Followed the same steps when running Revsca to create AIGs from Verilog: yosys Merged_WT_SB4_KS_32x32_noX_multgen.sv -p "hierarchy -top Merged_WT_SB4_KS_32x32_noX" -p proc -p techmap -p flatten -o tmp2.blif abc read "tmp2.blif" strash write "origdesign.aig"
These commands will create an AIG file named origdesign.aig.
Pull AMulet2 from https://github.com/d-kfmnn/amulet2.
Amulet2 requires other tools to be installed for the complete verification flow.
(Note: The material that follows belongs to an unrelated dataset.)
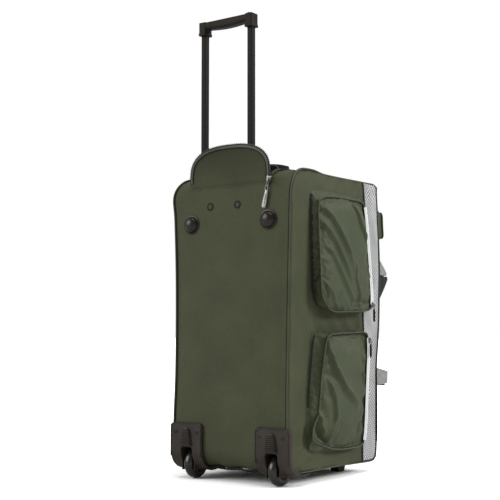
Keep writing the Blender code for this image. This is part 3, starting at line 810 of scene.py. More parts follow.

These are:
- libgmp (https://gmplib.org/) to build amulet2
- Cadical SAT solver to check equivalence after adder substitution. (we used version 1.2.1)
- DRAT-trim to check the proof done by Cadical
- Pacheck2 to check the correctness of proof run by amulet2 (https://github.com/d-kfmnn/pacheck2)
After building all the tools, below commands are used to verify multipliers and check the proof certificates: src/amulet2/amulet -substitute origdesign.aig out2.cnf out2.aig src/cadical/build/cadical out2.cnf out2.proof src/amulet2/amulet -certify out2.aig out2.polys out2.pac out2.spec -signed src/drat-trim/drat-trim out2.cnf out2.proof src/pacheck2/pacheck out2.polys out2.pac out2.spec

Some notes and observations:

I measured the total time from these events excluding Verilog processing times.
Amulet2 sometimes returned 1, which usually indicate an error in unix, but apparently this program does not actually mean an error. For example, in the substitute stage, it looks like returning 0 vs 1 is to indicate that the program made a change in the AIG.
Certificates seem to occupy a large space in disk. I did not save the exact numbers but as multipliers grow, I was running out of disk space (allocated 200GB).
Some problem in Amulet2 seems to be causing timeout in a large majority of the benchmarks I tried. It looks like amulet2 is working ok for Homma designs (#1 multiplier generator above) but not others (at least #3) . The proofs were running for a very long time even for simple 8x8 multipliers. This is observed in April 2023. I notified the owner of the amulet2 repo of the problem. Because of this, I ended up using Amulet1 when I collected proof-time results.

Running AMulet1

Very similar to the commands for amulet2. Details may be added later.